Il en veut pour preuve la disparition durant quelques semaines de produits, rapidement remplacés "par des placebos russes": "Il y a le Cool-Cola, les McDonald's et Starbucks franchisés ont été rachetés et remplacés." L'étudiant assure même être "surpris de la qualité". "C'est presque meilleur", affirme-t-il. "Ils sortent une copie russe de bonne qualité et moins chère."

Mêmes échos du côté de Cécile Rogue, qui dénonce toutefois des petites choses "frustrantes" et "pesantes": "Par exemple des sites sont bloqués et on n’a pas accès à Netflix ou Apple, certains sites officiels sont interdits. (...) Des grandes marques sont parties, comme Zara, Uniqlo ou Ikea". Des bloquages facilement évitables avec l'emploi d'un VPN.

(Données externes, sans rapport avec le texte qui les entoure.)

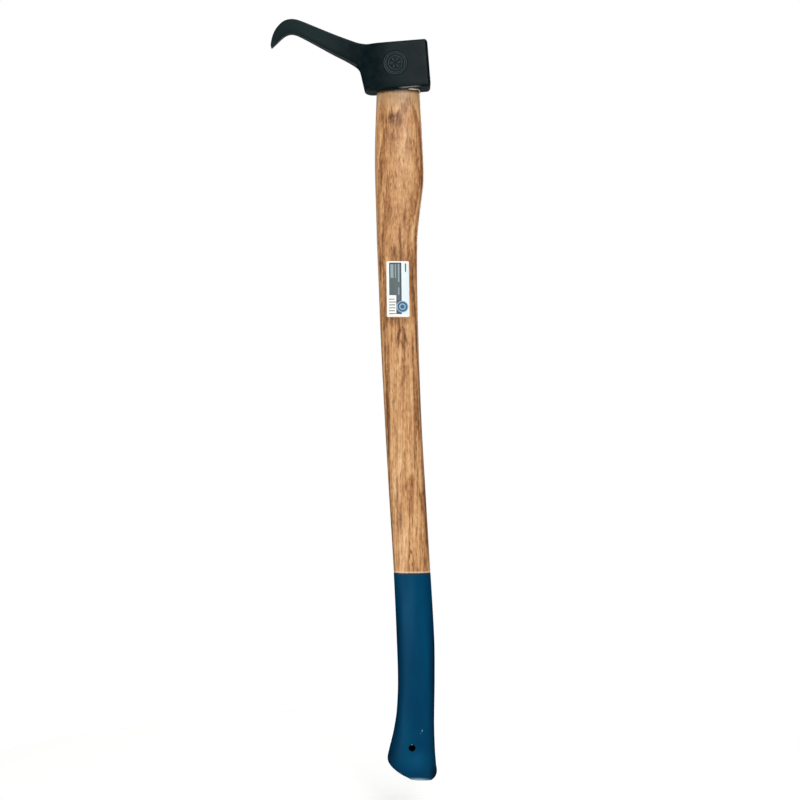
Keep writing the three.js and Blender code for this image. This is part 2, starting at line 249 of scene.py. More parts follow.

"On se sent paria, mais dans le fond, ce n’est pas grand-chose", dit-elle, soulignant que "les fonctions de base" sont assurées.

"Le plus handicapant c’est pour ceux qui voyagent", ajoute-t-elle, puisque les vols directs n'existent plus depuis la France et la majorité des pays européens. "C’est contraignant, il faut faire escale par les pays baltes, Dubaï ou Istanbul, c’est plus cher."

Isaac de son côté pointe quelques difficultés pour l'argent, étant donné que les cartes bancaires Visa et Mastercard ne sont plus utilisables. "Je traverse la frontière en Estonie pour aller chercher des euros en cash, on peut rentrer avec 10.000, je reviens et je change au compte-goutte", dit-il.

Finalement, Franck Ferrari pointe une inflation qui touche certains produits de luxe ou les restaurants. Une augmentation également observée par Thomas, étudiant à Moscou, qui prend en exemple le vin et le fromage "déjà assez chers en Russie". "Cela reste toujours accessible, mais le prix a bien évidemment augmenté depuis les sanctions", termine-t-il.

* Le prénom a été modifié, à la demande de l'intéressé.